Les chimères du bonheur
Avons-nous une prise sur le destin — le nôtre, celui d'autrui? Est-il déraisonnable, faute d'étancher sa soif d'infini, de sombrer dans la mélancolie? «La souffrance est-elle indispensable pour accéder aux aurores boréales que nos nuits abritent? Qui pourrait rendre sens à ma vie morte, ressusciter mes rêves?

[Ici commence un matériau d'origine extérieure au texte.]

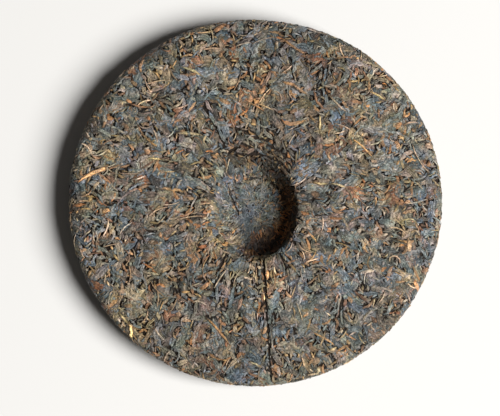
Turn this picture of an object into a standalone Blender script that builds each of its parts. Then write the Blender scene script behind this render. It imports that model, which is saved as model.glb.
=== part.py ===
"""Pu erh tea cake: steamed tea leaf pressed flat in a tied cloth bag under a stone.

The cake lies on its domed front with its back up, so the dimple that the bag's knot left shows in the
middle. The bag's gathers run out of the dimple as shallow pleats, and one straight crease, pressed in by
the bag's seam, runs from the dimple to the rim on the -Y side. The whole cake is one solid.

Units are metres, +Z is up, and the origin is the middle of the spot that the cake rests on.
"""

import math

import bmesh
import bpy
from mathutils import Vector

MM = 0.001

# Overall size: a 357 g cake is about 200 mm across, 25 mm thick in the middle and 12 to 16 mm near the rim.
CAKE_RADIUS = 100 * MM
CAKE_THICKNESS = 25 * MM
RIM_MIDDLE = 12 * MM  # height of the cake's widest line
RIM_TOP = 19 * MM  # height of the back near the rim

# Each face falls to the widest line as (1 - share ** bulge) ** roundness, share running outwards.
BACK_BULGE = 1.9
BACK_ROUNDNESS = 0.37
FRONT_BULGE = 2.6
FRONT_ROUNDNESS = 0.5
REST_RADIUS = 45 * MM  # the flat spot in the middle of the front, underneath

# The dimple in the back: a nearly flat floor, a sloping wall and a rounded lip.
DIMPLE_DEPTH = 14.5 * MM
DIMPLE_FLOOR_RADIUS = 12.5 * MM
DIMPLE_FLOOR_RISE = 0.3 * MM
DIMPLE_LIP_RADIUS = 25.4 * MM
DIMPLE_LIP_CRISPNESS = 1.5  # over 1, the wall is steeper under the lip than at its foot
DIMPLE_CENTRE = Vector((-2.1 * MM, -6.6 * MM))  # the knot was tied a little off the middle
DIMPLE_LONGER = 1.16  # its length along Y over its width
DIMPLE_LEAN = 3.2 * MM  # how far the floor is pushed sideways, which makes one wall the steepest
DIMPLE_STEEPEST = math.radians(-6)  # the direction of that wall

# The gathers of the cloth bag: pleats that spread from the dimple's lip and fade out on the back.
PLEAT_COUNT = 22
PLEAT_DEPTH = 0.75 * MM
PLEAT_START_RADIUS = 17 * MM
PLEAT_FULL_RADIUS = 29 * MM
PLEAT_END_RADIUS = 64 * MM
PLEAT_DEEPEST = math.radians(-95)  # the direction in which the pleats are deepest
PLEAT_CROWDING = 0.08  # how unevenly they are spaced, in radians

# One longer valley that a deeper gather pressed into the back.
VALLEY_ANGLE = math.radians(117)
VALLEY_HALF_ANGLE = math.radians(8)
VALLEY_DEPTH = 1.1 * MM
VALLEY_START_RADIUS = 22 * MM
VALLEY_END_RADIUS = 62 * MM

# The straight crease from the dimple to the rim, a groove with a round bottom.
CREASE_START = Vector((4.0 * MM, -35 * MM))
CREASE_END = Vector((7.8 * MM, -100 * MM))
CREASE_WIDTH = 1.0 * MM
CREASE_DEPTH = 0.8 * MM
CREASE_POINTS = 15
CREASE_WANDER = 0.35 * MM  # how far it strays sideways
CREASE_ON_RIM = 0.985  # the share of the way at which it turns down over the rim
CREASE_LOWEST = 7 * MM  # where it ends, below the widest line

# Unevenness of a hand-filled bag: flats in the outline and low swells in the back.
OUTLINE_FLATS = (  # (direction in degrees, half its width in degrees, depth)
    (82, 26, 0.9 * MM),
    (338, 18, 0.3 * MM),
    (215, 20, 0.3 * MM),
)
SWELL_HEIGHT = 0.3 * MM
SWELL_LENGTH = 62 * MM

# How finely the cake is turned.
SEGMENTS = 128
WALL_STEPS = 9
BACK_STEPS = 12
FRONT_STEPS = 8
CROWDING_AT_RIM = 2.2  # points along a face stand closer together where it curves down at the rim


def smooth_step(low, high, value):
    """0 at low, 1 at high and an even S between them."""
    t = min(max((value - low) / (high - low), 0.0), 1.0)
    return t * t * (3 - 2 * t)


def dimple_points():
    """The profile from the middle of the dimple's floor up its wall to the crisper lip."""
    floor = CAKE_THICKNESS - DIMPLE_DEPTH
    wall_foot = floor + DIMPLE_FLOOR_RISE
    points = [
        (DIMPLE_FLOOR_RADIUS * share, floor + DIMPLE_FLOOR_RISE * share**2)
        for share in (0.0, 0.35, 0.7)
    ]
    for i in range(WALL_STEPS + 1):
        share = i / WALL_STEPS
        radius = DIMPLE_FLOOR_RADIUS + (DIMPLE_LIP_RADIUS - DIMPLE_FLOOR_RADIUS) * share
        risen = smooth_step(0, 1, share**DIMPLE_LIP_CRISPNESS)
        points.append((radius, wall_foot + (CAKE_THICKNESS - wall_foot) * risen))
    return points


def face_points(inner_radius, inner_height, bulge, roundness, steps):
    """A face's profile from inner_radius, left out, to the cake's widest line, well rounded there."""
    points = []
    for i in range(1, steps + 1):
        share = 1 - (1 - i / steps) ** CROWDING_AT_RIM
        height = RIM_MIDDLE + (inner_height - RIM_MIDDLE) * (1 - share**bulge) ** roundness
        points.append((inner_radius + (CAKE_RADIUS - inner_radius) * share, height))
    return points


def cake_profile():
    """Half of the cake's section: dimple, back, rim, front and resting spot."""
    back = face_points(DIMPLE_LIP_RADIUS, CAKE_THICKNESS, BACK_BULGE, BACK_ROUNDNESS, BACK_STEPS)
    front = face_points(REST_RADIUS, 0.0, FRONT_BULGE, FRONT_ROUNDNESS, FRONT_STEPS)
    front_inwards = front[-2::-1]
    return dimple_points() + back + front_inwards + [(REST_RADIUS, 0.0), (0.0, 0.0)]


def turned_blank(name, collection):
    """The cake as if turned on a lathe: its half profile with a Screw modifier, made a mesh."""
    profile = cake_profile()
    mesh = bpy.data.meshes.new(name + "_profile")
    edges = [(i, i + 1) for i in range(len(profile) - 1)]
    mesh.from_pydata([(radius, 0.0, height) for radius, height in profile], edges, [])
    guide = bpy.data.objects.new(name + "_profile", mesh)
    collection.objects.link(guide)
    screw = guide.modifiers.new("turn", "SCREW")
    screw.axis = "Z"
    screw.steps = screw.render_steps = SEGMENTS
    screw.use_merge_vertices = True
    screw.merge_threshold = 0.00005
    graph = bpy.context.evaluated_depsgraph_get()
    turned = bpy.data.meshes.new_from_object(guide.evaluated_get(graph))
    turned.name = name
    bpy.data.objects.remove(guide)
    cake = bpy.data.objects.new(name, turned)
    collection.objects.link(cake)
    return cake


def off_middle(x, y):
    """Carries a point of the turned blank to where the knot lay: off centre, drawn out and leaning."""
    radius = math.hypot(x, y)
    hold = 1 - smooth_step(DIMPLE_LIP_RADIUS, CAKE_RADIUS, radius)
    lean = DIMPLE_LEAN * (1 - smooth_step(DIMPLE_FLOOR_RADIUS, DIMPLE_LIP_RADIUS, radius))
    longer = 1 + (DIMPLE_LONGER - 1) * hold
    return (
        x + DIMPLE_CENTRE.x * hold + lean * math.cos(DIMPLE_STEEPEST),
        y * longer + DIMPLE_CENTRE.y * hold + lean * math.sin(DIMPLE_STEEPEST),
    )


def pleat_depth(radius, angle):
    """How far the bag's gathers press the back in, at a place measured from the dimple's middle."""
    spread = smooth_step(PLEAT_START_RADIUS, PLEAT_FULL_RADIUS, radius)
    spread *= 1 - smooth_step(PLEAT_FULL_RADIUS, PLEAT_END_RADIUS, radius)
    side = 0.55 + 0.3 * math.cos(angle - PLEAT_DEEPEST) + 0.15 * math.cos(5 * angle)
    crowded = angle + PLEAT_CROWDING * math.sin(3 * angle + 0.7)
    wave = 0.5 + 0.5 * math.cos(PLEAT_COUNT * crowded)
    return PLEAT_DEPTH * spread * side * wave


def valley_depth(radius, angle):
    """How far the one deeper gather presses the back in."""
    along = smooth_step(VALLEY_START_RADIUS, DIMPLE_LIP_RADIUS, radius)
    along *= 1 - smooth_step(DIMPLE_LIP_RADIUS, VALLEY_END_RADIUS, radius)
    off_axis = math.remainder(angle - VALLEY_ANGLE, 2 * math.pi) / VALLEY_HALF_ANGLE
    return VALLEY_DEPTH * along * math.exp(-(off_axis**2))


def outline_flat(angle):
    """How far the outline falls inside a true circle in this direction."""
    inside = 0.0
    for middle, half_width, depth in OUTLINE_FLATS:
        away = math.remainder(angle - math.radians(middle), 2 * math.pi)
        inside += depth * (1 - smooth_step(0, math.radians(half_width), abs(away)))
    return inside


def swell(x, y):
    """Low, broad unevenness of the back."""
    turn = 2 * math.pi / SWELL_LENGTH
    return SWELL_HEIGHT * math.sin(turn * x + 0.6) * math.cos(0.8 * turn * y - 0.9)


def pressed_point(x, y, height):
    """Where the bag and the stone leave a point of the turned blank."""
    radius, angle = math.hypot(x, y), math.atan2(y, x)
    in_dimple = radius < DIMPLE_LIP_RADIUS and height > RIM_MIDDLE
    on_back = 1.0 if in_dimple else smooth_step(RIM_MIDDLE, RIM_TOP, height)
    if on_back:
        height += on_back * (swell(x, y) - pleat_depth(radius, angle) - valley_depth(radius, angle))
        x, y = off_middle(x, y)
    at_edge = smooth_step(REST_RADIUS, CAKE_RADIUS, radius)
    shrink = 1 - at_edge * outline_flat(angle) / CAKE_RADIUS
    return x * shrink, y * shrink, height


def press_by_hand(cake):
    """Gives the turned blank the shape that the bag and the stone gave the cake."""
    shape = bmesh.new()
    shape.from_mesh(cake.data)
    for vertex in shape.verts:
        vertex.co = pressed_point(*vertex.co)
    bmesh.ops.recalc_face_normals(shape, faces=shape.faces)
    shape.to_mesh(cake.data)
    shape.free()


def crease_route(cake):
    """The crease's line: out of the dimple, nearly straight over the back, then down over the rim."""
    points = []
    for i in range(CREASE_POINTS):
        share = i / (CREASE_POINTS - 1)
        spot = CREASE_START.lerp(CREASE_END * CREASE_ON_RIM, share)
        spot.x += CREASE_WANDER * math.sin(9 * share) * math.sin(math.pi * share)
        above = Vector((spot.x, spot.y, 2 * CAKE_THICKNESS))
        _, place, _, _ = cake.ray_cast(above, Vector((0, 0, -1)))
        points.append(place)
    points.append(Vector((CREASE_END.x, CREASE_END.y, RIM_MIDDLE)))
    points.append(Vector((CREASE_END.x, CREASE_END.y, CREASE_LOWEST)))
    return points


def crease_cutter(cake, collection):
    """A round bar along the crease's line, made a closed mesh, that cuts the groove."""
    bar_radius = ((CREASE_WIDTH / 2) ** 2 + CREASE_DEPTH**2) / (2 * CREASE_DEPTH)
    curve = bpy.data.curves.new("crease_bar", "CURVE")
    curve.dimensions = "3D"
    curve.bevel_depth = bar_radius
    curve.bevel_resolution = 2
    curve.use_fill_caps = True
    route = crease_route(cake)
    spline = curve.splines.new("POLY")
    spline.points.add(len(route) - 1)
    for point, spot in zip(spline.points, route):
        point.co = (spot.x, spot.y, spot.z + bar_radius - CREASE_DEPTH, 1.0)
    guide = bpy.data.objects.new("crease_guide", curve)
    collection.objects.link(guide)
    graph = bpy.context.evaluated_depsgraph_get()
    mesh = bpy.data.meshes.new_from_object(guide.evaluated_get(graph))
    bpy.data.objects.remove(guide)
    bar = bmesh.new()
    bar.from_mesh(mesh)
    bmesh.ops.remove_doubles(bar, verts=bar.verts, dist=0.00002)
    bmesh.ops.recalc_face_normals(bar, faces=bar.faces)
    bar.to_mesh(mesh)
    bar.free()
    cutter = bpy.data.objects.new("crease_cutter", mesh)
    cutter.hide_render = True
    cutter.display_type = "WIRE"
    collection.objects.link(cutter)
    return cutter


def pressed_tea_material():
    """Dark, dry, slightly waxy leaf."""
    material = bpy.data.materials.new("pressed_tea")
    material.use_nodes = True
    surface = material.node_tree.nodes["Principled BSDF"]
    surface.inputs["Base Color"].default_value = (0.095, 0.08, 0.062, 1.0)
    surface.inputs["Roughness"].default_value = 0.62
    surface.inputs["Metallic"].default_value = 0.0
    return material


def new_collection(name):
    collection = bpy.data.collections.new(name)
    bpy.context.scene.collection.children.link(collection)
    return collection


def main():
    for obj in list(bpy.data.objects):
        bpy.data.objects.remove(obj)
    parts = new_collection("pu_erh_tea_cake")
    cutters = new_collection("cutters")
    cake = turned_blank("tea_cake", parts)
    press_by_hand(cake)
    bpy.context.view_layer.update()
    groove = cake.modifiers.new("crease", "BOOLEAN")
    groove.operation = "DIFFERENCE"
    groove.object = crease_cutter(cake, cutters)
    cake.data.materials.append(pressed_tea_material())
    cake.data.shade_smooth()


main()
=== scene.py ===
import math

import bpy
import numpy as np
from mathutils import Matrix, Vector
from mathutils.bvhtree import BVHTree


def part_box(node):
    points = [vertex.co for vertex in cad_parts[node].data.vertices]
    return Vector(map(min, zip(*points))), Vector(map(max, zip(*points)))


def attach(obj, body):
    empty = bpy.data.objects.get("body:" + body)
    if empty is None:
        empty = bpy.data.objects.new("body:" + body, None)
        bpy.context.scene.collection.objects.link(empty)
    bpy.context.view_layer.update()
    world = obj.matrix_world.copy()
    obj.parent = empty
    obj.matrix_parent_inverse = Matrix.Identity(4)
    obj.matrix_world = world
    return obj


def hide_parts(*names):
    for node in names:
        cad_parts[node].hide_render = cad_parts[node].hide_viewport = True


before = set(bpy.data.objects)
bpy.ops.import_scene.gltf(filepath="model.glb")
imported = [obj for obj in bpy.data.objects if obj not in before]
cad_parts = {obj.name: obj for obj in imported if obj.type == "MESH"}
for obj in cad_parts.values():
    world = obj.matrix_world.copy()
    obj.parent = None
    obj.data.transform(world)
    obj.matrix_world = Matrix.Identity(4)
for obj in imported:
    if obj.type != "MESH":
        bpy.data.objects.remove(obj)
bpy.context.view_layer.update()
low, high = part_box("tea_cake")
cake_width = high.x - low.x
mm = 0.001

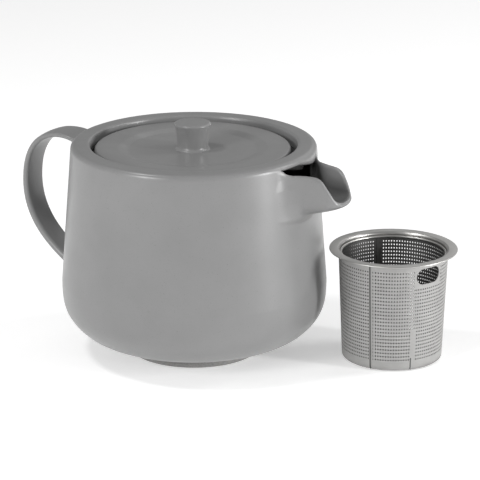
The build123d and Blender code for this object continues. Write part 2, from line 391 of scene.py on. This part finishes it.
def relax(points, quads, rounds=3):
    """Evens the spacing of the points, keeping them on the surface."""
    a = quads[:, [0, 1, 2, 3]].ravel()
    b = quads[:, [1, 2, 3, 0]].ravel()
    for _ in range(rounds):
        total = np.zeros_like(points)
        for axis in range(3):
            total[:, axis] = np.bincount(a, points[b, axis], len(points))
        total /= np.bincount(a, minlength=len(points))[:, None]
        points = onto_surface(0.4 * points + 0.6 * total, 1)
    return onto_surface(points, 1)


def refine(points, quads):
    """Divides each quad in four. New points go onto the surface, except on the open border."""
    edges = np.stack([quads, np.roll(quads, -1, axis=1)], axis=-1).reshape(-1, 2)
    edges = np.sort(edges, axis=1)
    unique, back, counts = np.unique(edges, axis=0, return_inverse=True, return_counts=True)
    middles = points[unique].mean(axis=1)
    inner = counts > 1
    middles[inner] = onto_surface(middles[inner], 1)
    centres = onto_surface(points[quads].mean(axis=1), 1)
    first_mid, first_centre = len(points), len(points) + len(unique)
    mid = first_mid + back.reshape(-1, 4)
    centre = first_centre + np.arange(len(quads))
    parts = [
        np.stack([quads[:, i], mid[:, i], centre, mid[:, i - 1]], axis=1) for i in range(4)
    ]
    return np.vstack([points, middles, centres]), np.vstack(parts)


def mesh_object(name, points, faces, normals=None):
    mesh = bpy.data.meshes.new(name)
    corners = [list(map(int, face)) for face in faces]
    mesh.from_pydata((np.asarray(points) * MM).tolist(), [], corners)
    mesh.polygons.foreach_set("use_smooth", [True] * len(mesh.polygons))
    mesh.update()
    if normals is not None:
        mesh.normals_split_custom_set_from_vertices([tuple(n) for n in normals])
    made = bpy.data.objects.new(name, mesh)
    bpy.context.scene.collection.objects.link(made)
    return made


def compact(points, quads):
    """Drops the points that no quad uses."""
    used, back = np.unique(quads, return_inverse=True)
    return points[used], back.reshape(quads.shape)


NET_LO, NET_HI = (-112, -77, 3), (100, 77, 123.5)
NET_STEP, QUICK_STEP = 1.12, 2.2
PROUD = 0.12  # skin that stands this far off the thrown wall is spout or handle


def pot_pieces():
    """The pot's skin, divided into body, spout and handle where it leaves the thrown wall."""
    points, quads = surface_net(NET_LO, NET_HI, NET_STEP)
    points = relax(points, quads)
    middle = points[quads].mean(axis=1)
    proud = outside(np.hypot(middle[:, 0], middle[:, 1]), middle[:, 2]) > PROUD
    made = []
    for name, chosen in (
        ("pot_body_skin", ~proud),
        ("spout_skin", proud & (middle[:, 0] > 0)),
        ("handle_skin", proud & (middle[:, 0] < 0)),
    ):
        part_points, part_quads = compact(points, quads[chosen])
        if name != "pot_body_skin":
            part_points, part_quads = refine(part_points, part_quads)
        normals = gradient(part_points)
        normals /= np.linalg.norm(normals, axis=1)[:, None]
        made.append(mesh_object(name, part_points, part_quads, normals))
    return made


# ---------------------------------------------------------------- turned pieces


ARC_HANDLE = 0.55  # handle length with which a Bezier curve runs close to an arc


def rounded(corners, steps=6):
    """A profile from corners (r, z, radius), with each corner rounded by an arc-like curve."""
    out = []
    count = len(corners)
    for i, (r, z, radius) in enumerate(corners):
        p = np.array((r, z), float)
        if radius == 0 or i in (0, count - 1):
            out.append(p[None])
            continue
        a = np.array(corners[i - 1][:2], float) - p
        b = np.array(corners[i + 1][:2], float) - p
        la, lb = np.linalg.norm(a), np.linalg.norm(b)
        half = math.acos(np.clip((a @ b) / (la * lb), -1, 1)) / 2
        back = min(radius / math.tan(half), la * 0.49, lb * 0.49)
        start, end = p + a / la * back, p + b / lb * back
        leave, arrive = start + (p - start) * ARC_HANDLE, end + (p - end) * ARC_HANDLE
        out.append(bezier(start, leave, arrive, end, steps))
    return np.vstack(out)


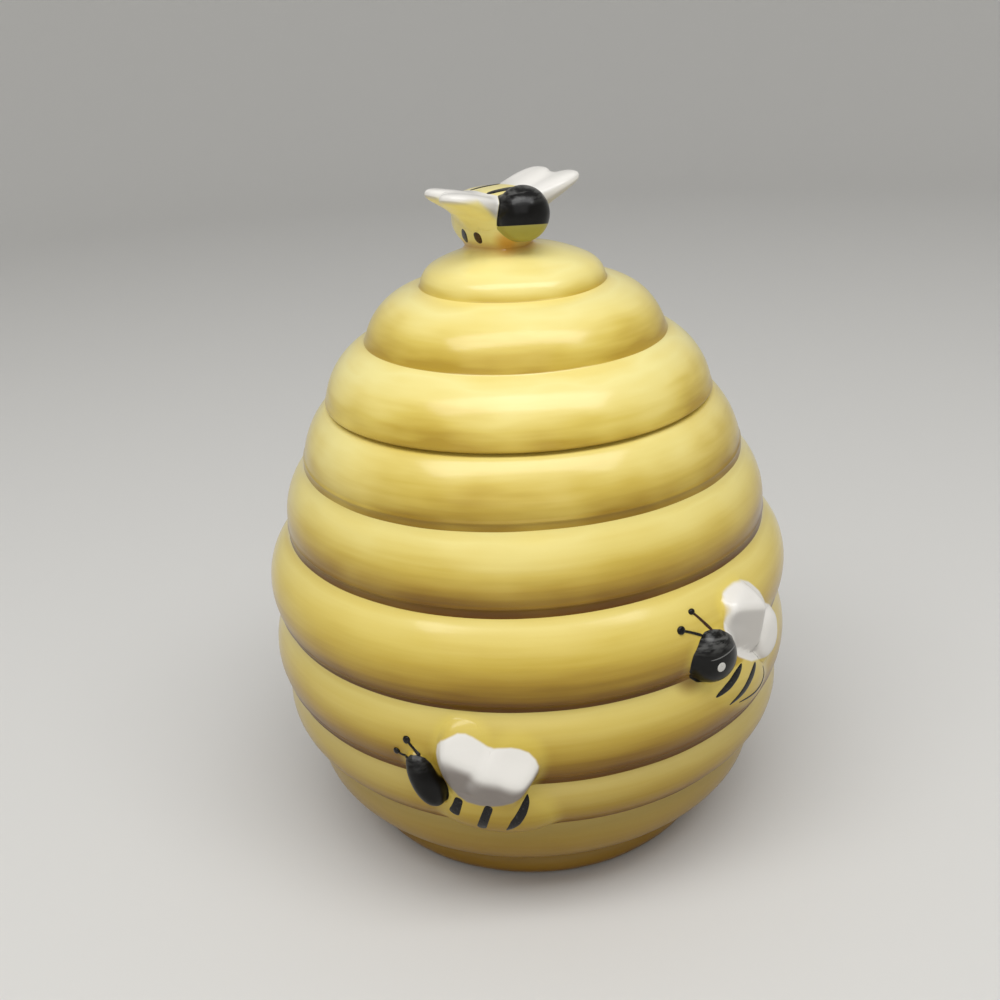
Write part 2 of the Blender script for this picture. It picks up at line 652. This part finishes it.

Quelle raie magique aurait la puissance de forcer la porte de mon coeur pour adoucir, de sa nage bienveillante, le chagrin que je porte en moi?» Le roman abonde en pensées du songe.
Des visions affreuses pénètrent l'avenir, le bonheur à défendre — fût-il d'ailleurs construit sur des interdits brisés —, car l'homme «à queue de rat» et «à l'âme de crapaud» détruit toujours la grâce. La chasse — toutes ces têtes de sanglier, ces peaux de cerf, ces gueules de singe atrophiées... — et d'autres ignominies — «des bourreaux se faisant passer pour leurs victimes», par exemple — irradient la sensibilité des enfants. Ces images sont les prophètes du malheur.
La connaissance bafouée, la nature avilie, le désir violenté, Nobécourt les évoque avec une écriture sûre. En nous la vie des morts se lit donc comme une réflexion sur notre monde et un questionnement sur notre responsabilité à le faire, à le lire, à l'accepter ou pas. Une vieille Indienne est même sollicitée, mais elle n'aura que l'amour à offrir à satiété. L'amour, ceci dit, n'est plus une panacée.
Nobécourt cherche à travers diverses traditions, dont l'orientale (qui arrive vers la fin du livre), la clé de ces contradictions insupportables, responsables de la mort voulue et souvent donnée. Elle met en question aussi bien le narcissisme défectueux que divers oracles païens. Pour elle, les livres assurément déplacent le chagrin. Sa leçon tient en un mot: humilité. Mais pour le lecteur, il y a en outre beaucoup de phrases denses — «l'infini de nos combinaisons» — pour méditer.